Your decisions in Magic, from the weapon you choose before the day begins, the hands you keep, the plays you make, and the edges you do or don’t collect on over the course of a tournament, are all filtered through your beliefs. Case in point, I can look at a hand of five lands and two Brainstorms—fed by some bad results historically—and say, “I don’t think I would mulligan it, but that hand doesn’t do anything,” whereas EFro will look at the same and light up like a Christmas tree.

Here are some beliefs that I thought you might be swayed on from this article:

  • Knowing what the top card of your deck is awesome! You can obtain an incremental edge with a marked Mountain.… What I meant was “even a decorated Grand Prix Champion can gain value from taking the time to study his deck and work through its capabilities and limitations specifically.” Worry more about making the right choices than being called “bush league” by your friends.

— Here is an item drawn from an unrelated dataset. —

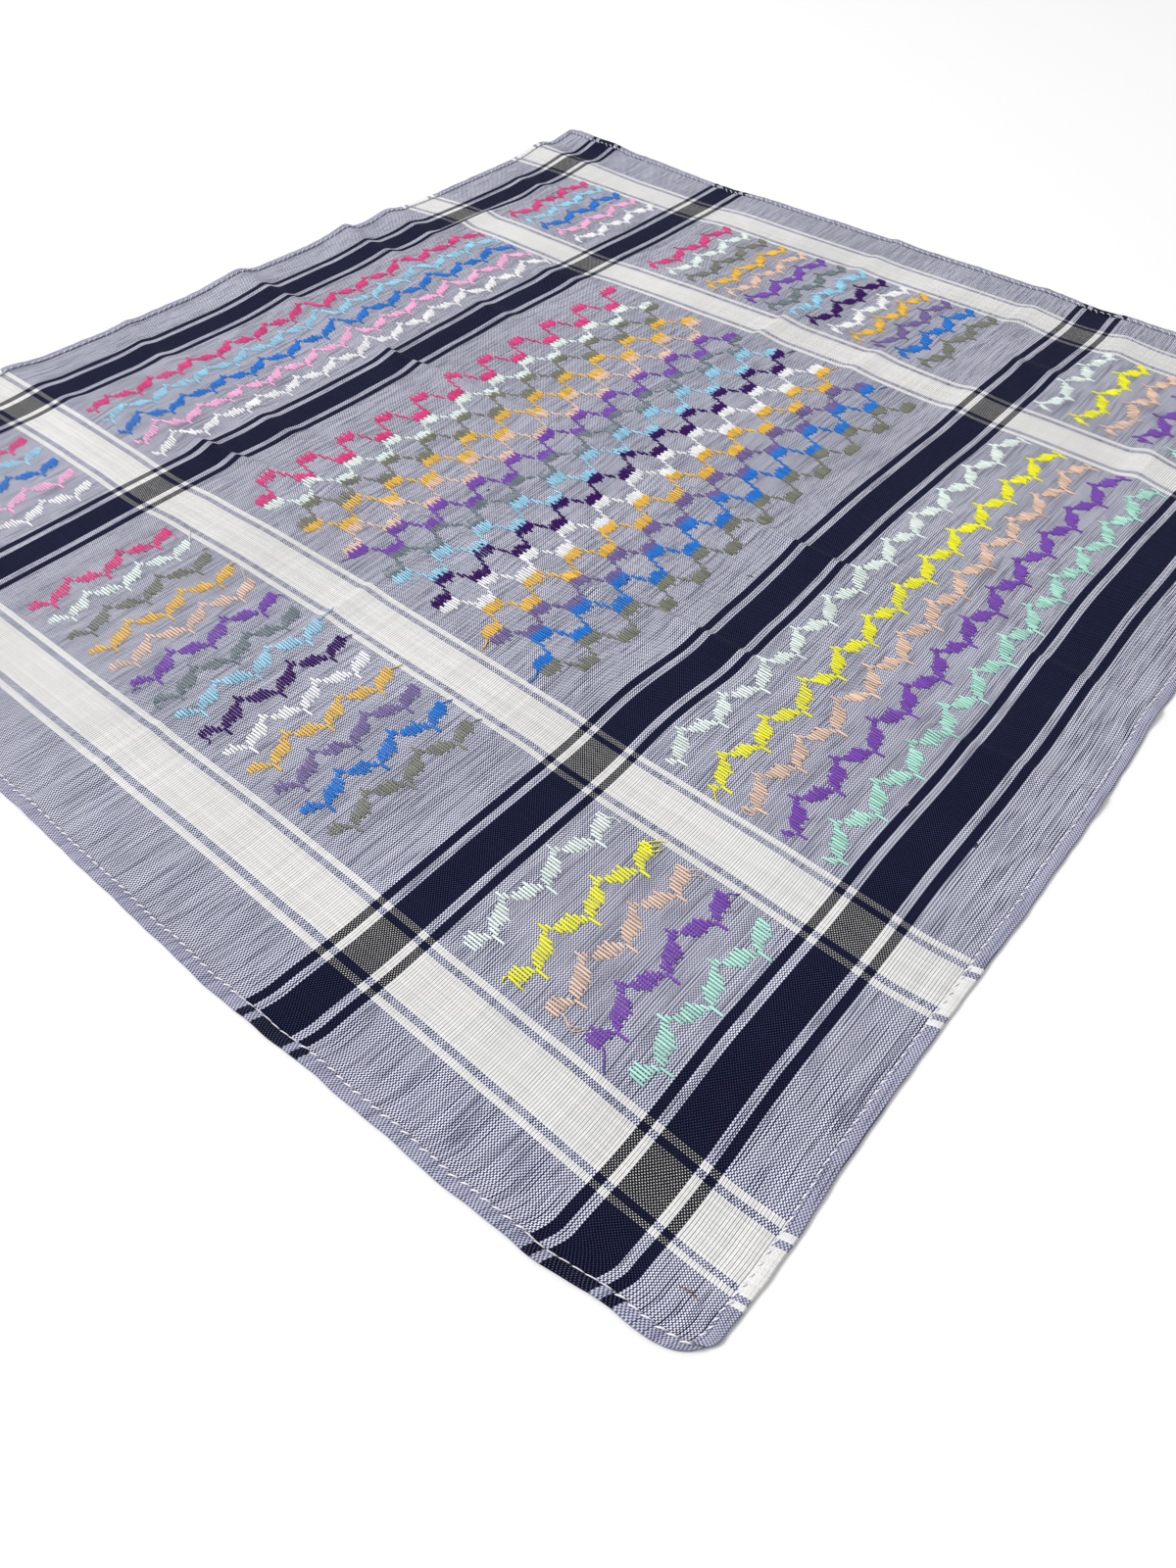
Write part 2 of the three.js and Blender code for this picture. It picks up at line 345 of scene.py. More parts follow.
# Columns: y, then the left edge, the four white stripes from left to right, and the right edge.
SLIDE_ALONG_X = Drift(
    lines=(CUT.left, *WHITE_BANDS, CUT.right),
    rows=(
        (-254, 7.0, -0.7, 0.0, -1.0, 0.6, -6.0),
        (-235, 6.0, -1.4, -1.2, -1.0, 0.8, -5.0),
        (-210, 2.4, -0.9, -0.5, -1.2, 1.0, -4.0),
        (-178, 1.0, 0.0, 0.3, -0.2, 1.2, -3.4),
        (-141, 0.3, 0.7, 0.7, 0.8, 1.9, -3.3),
        (-118, -1.0, 1.5, 1.0, 0.0, 0.4, -4.2),
        (-95, -1.8, 2.2, 2.3, 0.5, 1.2, -1.6),
        (-50, -1.1, 2.6, 3.1, 2.6, 2.2, 0.2),
        (0, -0.4, 2.1, 3.5, 2.6, 2.6, 1.0),
        (50, 0.0, 1.6, 3.3, 2.2, 2.8, 2.4),
        (90, 0.0, 1.3, 2.0, 1.0, 4.2, 3.6),
        (118, 0.0, 0.8, -0.3, -1.2, -0.4, 1.8),
        (150, 0.0, 0.5, 0.8, 0.5, 0.6, 3.4),
        (185, 0.0, 0.5, 1.3, 1.8, 1.5, 4.6),
        (220, 1.0, 0.2, 0.6, 0.8, 1.8, 6.0),
        (253, 2.5, 0.0, -0.5, -2.0, 1.0, 7.5),
    ),
)

# Columns: x, then the near edge, the four dark stripes from near to far, and the far edge.
SLIDE_ALONG_Y = Drift(
    lines=(CUT.near, *NAVY_BANDS, CUT.far),
    rows=(
        (-272, 0.8, 3.4, 2.8, 0.0, 0.0, 0.0),
        (-260, 0.2, 0.0, 0.6, 0.0, -0.3, 0.0),
        (-235, -0.5, -0.7, -0.5, -0.2, -0.6, 0.0),
        (-188, 0.6, 0.6, -0.2, 0.2, -1.2, 0.3),
        (-145, 0.3, 0.4, -0.6, 1.0, -1.8, 0.5),
        (-110, -0.3, 1.2, 1.0, 1.0, -1.0, 0.4),
        (-70, -0.3, 0.7, -1.2, -0.6, -1.6, -0.4),
        (-45, 0.0, 0.7, -0.4, -0.9, -1.4, 0.2),
        (0, 1.8, 1.9, 1.4, 0.0, -0.8, 0.3),
        (45, 1.4, 3.2, 2.3, 1.6, 0.2, 0.0),
        (85, 0.6, 2.6, 1.8, 1.2, 0.0, 0.4),
        (118, 0.0, 1.4, 0.8, 0.8, -1.2, 0.0),
        (155, -0.4, 0.6, 1.0, 1.0, -1.6, -1.6),
        (190, 0.0, 0.4, 0.8, 0.0, -1.4, -0.4),
        (235, -0.6, 0.0, -0.3, 0.8, 0.2, 1.0),
        (273, -1.0, 1.5, 1.6, 2.4, 2.0, 0.6),
    ),
)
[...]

  • There is more than one way to look at even seemingly interchangeable widgets. It is not always a question of pure power or individual efficiency, especially when you plan to do many things at once. If you were only siding in one life gain creature, maybe a Centaur Healer would always be better than a Rhox Faithmender, but when you are siding in seven or eight, perhaps a deeper exploration is appropriate.
  • Not only are many otherwise unseen cards relatively close in power to format staples [right now], there are some hidden gems in the format that you can unveil with a little creative limitation. I am now overjoyed every time I see a player trumping Rakdos with Silklash Spider, but I probably wouldn’t be if I hadn’t “had” to try it myself.